[BEGIN SOURCE EXCERPT]

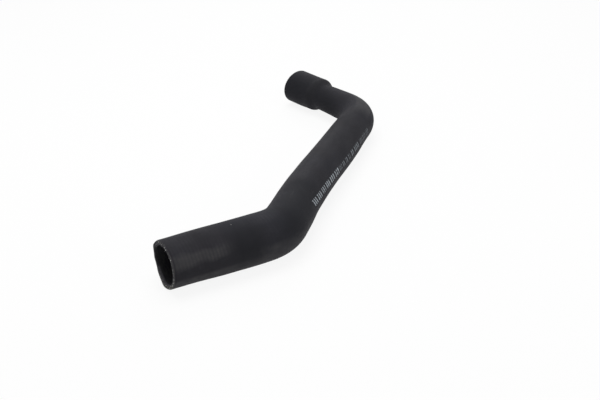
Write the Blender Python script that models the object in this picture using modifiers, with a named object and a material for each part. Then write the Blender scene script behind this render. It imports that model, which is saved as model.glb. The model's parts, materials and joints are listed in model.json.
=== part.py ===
"""Turbo hose: a moulded rubber hose with two bends, wide at its mouth and narrow before its cuff.

It lies as it rests on a bench. The mouth leg runs along +X with its mouth facing -X, both main bends
turn to the left, and the cuff ends with its opening facing about +Y. The origin is the middle of the
underside of the box around the hose. Lengths are in metres, +Z is up.
"""
import bpy
import bmesh
from math import cos, pi, radians, sin
from mathutils import Vector

# Wall of rubber and cloth, and the cut edges
WALL = 0.005
CUT_EDGE = 0.0006

# Centreline from the mouth: straight lengths, bend radii and turns to the left in degrees.
# A seat is the level length at each end that goes over a pipe stub.
MOUTH_SEAT = 0.030
MOUTH_LEG = 0.099
BEND_1_RADIUS = 0.062
BEND_1_TURN = 44.5
LOWER_RUN = 0.077
BOW_RADIUS = 0.480
BOW_TURN = -4.0
UPPER_RUN = 0.210
BEND_2_RADIUS = 0.071
BEND_2_TURN = 61.5
NECK_LENGTH = 0.052
STEP_LENGTH = 0.0085
SHOULDER_LENGTH = 0.019
CUFF_SEAT = 0.030

# Outer diameters in the same order. The barrel is the end of the mouth leg, a little swollen.
MOUTH_DIAMETER = 0.0605
BARREL_SWELL = 0.002
BARREL_DIAMETER = MOUTH_DIAMETER + BARREL_SWELL
AFTER_BEND_1_DIAMETER = 0.0595
MID_RUN_DIAMETER = 0.0555
BEFORE_BEND_2_DIAMETER = 0.053
AFTER_BEND_2_DIAMETER = 0.0445
NECK_DIAMETER = 0.0415
CUFF_SHOULDER_DIAMETER = 0.054
CUFF_DIAMETER = 0.053

# How finely the round forms are cut into flats
SIDES = 32
WALL_PROBES = 12
WELD_DISTANCE = 0.00001
EDGE_ANGLE = radians(60)

RUBBER_COLOUR = (0.032, 0.032, 0.036, 1.0)
RUBBER_ROUGHNESS = 0.62


def stretches():
    """Length, turn to the left in radians and number of rings of each stretch of the centreline."""
    turn_1, bow, turn_2 = radians(BEND_1_TURN), radians(BOW_TURN), radians(BEND_2_TURN)
    return (
        (MOUTH_SEAT, 0.0, 2),
        (MOUTH_LEG, 0.0, 5),
        (BEND_1_RADIUS * abs(turn_1), turn_1, 9),
        (LOWER_RUN, 0.0, 4),
        (BOW_RADIUS * abs(bow), bow, 2),
        (UPPER_RUN, 0.0, 8),
        (BEND_2_RADIUS * abs(turn_2), turn_2, 12),
        (NECK_LENGTH, 0.0, 5),
        (STEP_LENGTH, 0.0, 6),
        (SHOULDER_LENGTH, 0.0, 5),
        (CUFF_SEAT, 0.0, 2),
    )


def stations():
    """Distances along the centreline: 0 for the mouth, then the end of each stretch."""
    marks = [0.0]
    for length, turn, rings in stretches():
        marks.append(marks[-1] + length)
    return marks


def eased(places, values, at):
    """Value at a place on a smooth curve through the given places, which never overshoots them."""
    last = len(places) - 1
    slopes = [(values[i + 1] - values[i]) / (places[i + 1] - places[i]) for i in range(last)]
    tangents = [0.0] * (last + 1)
    for i in range(1, last):
        before, after = slopes[i - 1], slopes[i]
        if before * after > 0:
            tangents[i] = 2 * before * after / (before + after)
    i = next((k for k in range(last) if at <= places[k + 1]), last - 1)
    span = places[i + 1] - places[i]
    t = min(1.0, (at - places[i]) / span)
    start = (1 + 2 * t) * (1 - t) ** 2 * values[i] + t * (1 - t) ** 2 * span * tangents[i]
    end = t * t * (3 - 2 * t) * values[i + 1] + t * t * (t - 1) * span * tangents[i + 1]
    return start + end


def outer_radius(at):
    """Outer radius of the hose at a distance along its centreline."""
    mouth, seat, leg, bend_1, lower, bow, upper, bend_2, neck, step, shoulder, end = stations()
    middle = (bend_1 + upper) / 2
    places = (mouth, seat, leg, bend_1, middle, upper, bend_2, neck, step, shoulder, end)
    diameters = (
        MOUTH_DIAMETER, MOUTH_DIAMETER, BARREL_DIAMETER, AFTER_BEND_1_DIAMETER, MID_RUN_DIAMETER,
        BEFORE_BEND_2_DIAMETER, AFTER_BEND_2_DIAMETER, NECK_DIAMETER, CUFF_SHOULDER_DIAMETER,
        CUFF_DIAMETER, CUFF_DIAMETER,
    )
    return eased(places, diameters, at) / 2


def bore_radius(at):
    """Radius of the bore, which keeps one wall from the outside in every direction."""
    end = stations()[-1]
    tilts = [pi * (probe / WALL_PROBES - 0.5) for probe in range(WALL_PROBES + 1)]
    reaches = [(min(max(at + WALL * sin(tilt), 0.0), end), WALL * cos(tilt)) for tilt in tilts]
    return min(outer_radius(place) - depth for place, depth in reaches)


def height(at):
    """Height of the centreline, so that the hose lies on the bench with its leg and cuff level."""
    mouth, seat, leg, bend_1, lower, bow, upper, bend_2, neck, step, shoulder, end = stations()
    leg_height = max(MOUTH_DIAMETER, BARREL_DIAMETER) / 2
    cuff_height = max(CUFF_SHOULDER_DIAMETER, CUFF_DIAMETER) / 2
    heights = (leg_height, leg_height, BEFORE_BEND_2_DIAMETER / 2, cuff_height, cuff_height)
    lying = eased((mouth, leg, upper, step, end), heights, at)
    return max(lying, outer_radius(at))


def centreline():
    """Distance along the centreline and place of each of its rings, from the mouth to the cuff."""
    x = y = heading = along = 0.0
    rings = [(along, Vector((x, y, height(along))))]
    for length, turn, count in stretches():
        stride, swing = length / count, turn / count
        chord = stride if swing == 0 else 2 * stride / swing * sin(swing / 2)
        for ring in range(count):
            heading += swing / 2
            x += chord * cos(heading)
            y += chord * sin(heading)
            heading += swing / 2
            along += stride
            rings.append((along, Vector((x, y, height(along)))))
    return rings


def clear_scene():
    for obj in list(bpy.data.objects):
        bpy.data.objects.remove(obj, do_unlink=True)


def rubber():
    material = bpy.data.materials.new("moulded_rubber")
    material.use_nodes = True
    surface = material.node_tree.nodes["Principled BSDF"]
    surface.inputs["Base Color"].default_value = RUBBER_COLOUR
    surface.inputs["Roughness"].default_value = RUBBER_ROUGHNESS
    surface.inputs["Metallic"].default_value = 0.0
    return material


def tube(name, radius_at, collection):
    """An open tube along the centreline, as a mesh."""
    rings = centreline()
    widest = max(radius_at(along) for along, place in rings)
    curve = bpy.data.curves.new(name, "CURVE")
    curve.dimensions = "3D"
    curve.twist_mode = "Z_UP"
    curve.bevel_depth = widest
    curve.bevel_resolution = SIDES // 2 - 2
    curve.use_fill_caps = False
    spline = curve.splines.new("POLY")
    spline.points.add(len(rings) - 1)
    for point, (along, place) in zip(spline.points, rings):
        point.co = (*place, 1.0)
        point.radius = radius_at(along) / widest
    path = bpy.data.objects.new(name, curve)
    collection.objects.link(path)
    graph = bpy.context.evaluated_depsgraph_get()
    mesh = bpy.data.meshes.new_from_object(path.evaluated_get(graph))
    bpy.data.objects.remove(path, do_unlink=True)
    return mesh


def hose_wall(outside, bore):
    """Join the outside and the bore, turned to look at the axis, by a flat ring at each end."""
    work = bmesh.new()
    work.from_mesh(outside)
    outside_count = len(work.faces)
    work.from_mesh(bore)
    work.faces.ensure_lookup_table()
    bmesh.ops.reverse_faces(work, faces=work.faces[outside_count:])
    bmesh.ops.remove_doubles(work, verts=work.verts, dist=WELD_DISTANCE)
    rims = [edge for edge in work.edges if edge.is_boundary]
    for end in (centreline()[0][1], centreline()[-1][1]):
        near = [edge for edge in rims if (edge.verts[0].co - end).length < BARREL_DIAMETER]
        bmesh.ops.bridge_loops(work, edges=near)
    bmesh.ops.recalc_face_normals(work, faces=work.faces)
    return work


def stand_on_origin(work):
    """Move the wall so that the middle of the underside of its box is the origin."""
    lows = [min(vertex.co[axis] for vertex in work.verts) for axis in range(3)]
    highs = [max(vertex.co[axis] for vertex in work.verts) for axis in range(3)]
    middle = Vector(((lows[0] + highs[0]) / 2, (lows[1] + highs[1]) / 2, lows[2]))
    bmesh.ops.translate(work, verts=work.verts, vec=-middle)


def build():
    clear_scene()
    collection = bpy.data.collections.new("turbo_hose")
    bpy.context.scene.collection.children.link(collection)

    outside = tube("outside", outer_radius, collection)
    bore = tube("bore", bore_radius, collection)
    wall = hose_wall(outside, bore)
    stand_on_origin(wall)
    mesh = bpy.data.meshes.new("turbo_hose")
    wall.to_mesh(mesh)
    wall.free()
    mesh.materials.append(rubber())
    mesh.shade_smooth()
    mesh.set_sharp_from_angle(angle=EDGE_ANGLE)
    hose = bpy.data.objects.new("turbo_hose", mesh)
    collection.objects.link(hose)

    # The ends are cut square, with their edges barely broken
    edges = hose.modifiers.new("cut_edges", "BEVEL")
    edges.width = CUT_EDGE
    edges.segments = 2
    edges.limit_method = "ANGLE"
    edges.angle_limit = EDGE_ANGLE


build()
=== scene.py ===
import json
import random
from math import cos, pi, radians, sin

import bpy
import bmesh
from mathutils import Euler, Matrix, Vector, noise


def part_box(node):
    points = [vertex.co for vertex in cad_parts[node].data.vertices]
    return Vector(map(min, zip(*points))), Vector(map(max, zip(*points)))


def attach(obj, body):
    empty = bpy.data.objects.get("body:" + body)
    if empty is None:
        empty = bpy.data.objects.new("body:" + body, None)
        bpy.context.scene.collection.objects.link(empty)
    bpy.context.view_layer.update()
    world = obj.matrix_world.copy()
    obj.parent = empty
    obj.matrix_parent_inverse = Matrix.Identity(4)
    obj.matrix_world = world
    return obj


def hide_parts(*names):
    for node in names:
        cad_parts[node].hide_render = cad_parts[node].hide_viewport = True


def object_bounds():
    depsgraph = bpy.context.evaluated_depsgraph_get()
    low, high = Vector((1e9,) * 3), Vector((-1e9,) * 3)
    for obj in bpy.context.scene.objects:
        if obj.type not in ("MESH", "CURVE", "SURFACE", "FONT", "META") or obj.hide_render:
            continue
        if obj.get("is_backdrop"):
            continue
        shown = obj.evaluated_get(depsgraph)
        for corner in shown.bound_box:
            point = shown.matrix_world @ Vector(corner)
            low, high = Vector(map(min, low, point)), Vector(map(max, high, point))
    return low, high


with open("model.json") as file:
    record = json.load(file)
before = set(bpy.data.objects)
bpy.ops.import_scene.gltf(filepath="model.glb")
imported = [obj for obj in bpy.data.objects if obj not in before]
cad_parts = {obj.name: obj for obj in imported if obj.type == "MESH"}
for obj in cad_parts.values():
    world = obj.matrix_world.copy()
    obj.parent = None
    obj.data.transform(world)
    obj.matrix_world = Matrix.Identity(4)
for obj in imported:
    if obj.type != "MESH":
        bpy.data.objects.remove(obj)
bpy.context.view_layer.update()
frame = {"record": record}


# Camera. It looks down on the hose over its mouth leg, from far enough to the left to see into
# the open mouth.
CAMERA_FROM_MOUTH = Vector((-0.4063, -1.0237, 0.7046))
CAMERA_PITCH = 28.313
CAMERA_AZIMUTH = -29.94
LENS = 65.55

mounts = {mount["name"]: mount["pos_m"] for mount in frame["record"]["mounts"]}
mouth_x, mouth_y = mounts["mouth_face"][:2]
hose_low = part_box("turbo_hose")[0]
mouth_ground = Vector((mouth_x, mouth_y, hose_low[2]))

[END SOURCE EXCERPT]

Extract and reproduce exactly the lines opening with the line containing "# The ends are" and closing with the line containing "if empty is", inclusive.

■ OUTPUT OF THE EXERCISE:
    # The ends are cut square, with their edges barely broken
    edges = hose.modifiers.new("cut_edges", "BEVEL")
    edges.width = CUT_EDGE
    edges.segments = 2
    edges.limit_method = "ANGLE"
    edges.angle_limit = EDGE_ANGLE


build()
=== scene.py ===
import json
import random
from math import cos, pi, radians, sin

import bpy
import bmesh
from mathutils import Euler, Matrix, Vector, noise


def part_box(node):
    points = [vertex.co for vertex in cad_parts[node].data.vertices]
    return Vector(map(min, zip(*points))), Vector(map(max, zip(*points)))


def attach(obj, body):
    empty = bpy.data.objects.get("body:" + body)
    if empty is None:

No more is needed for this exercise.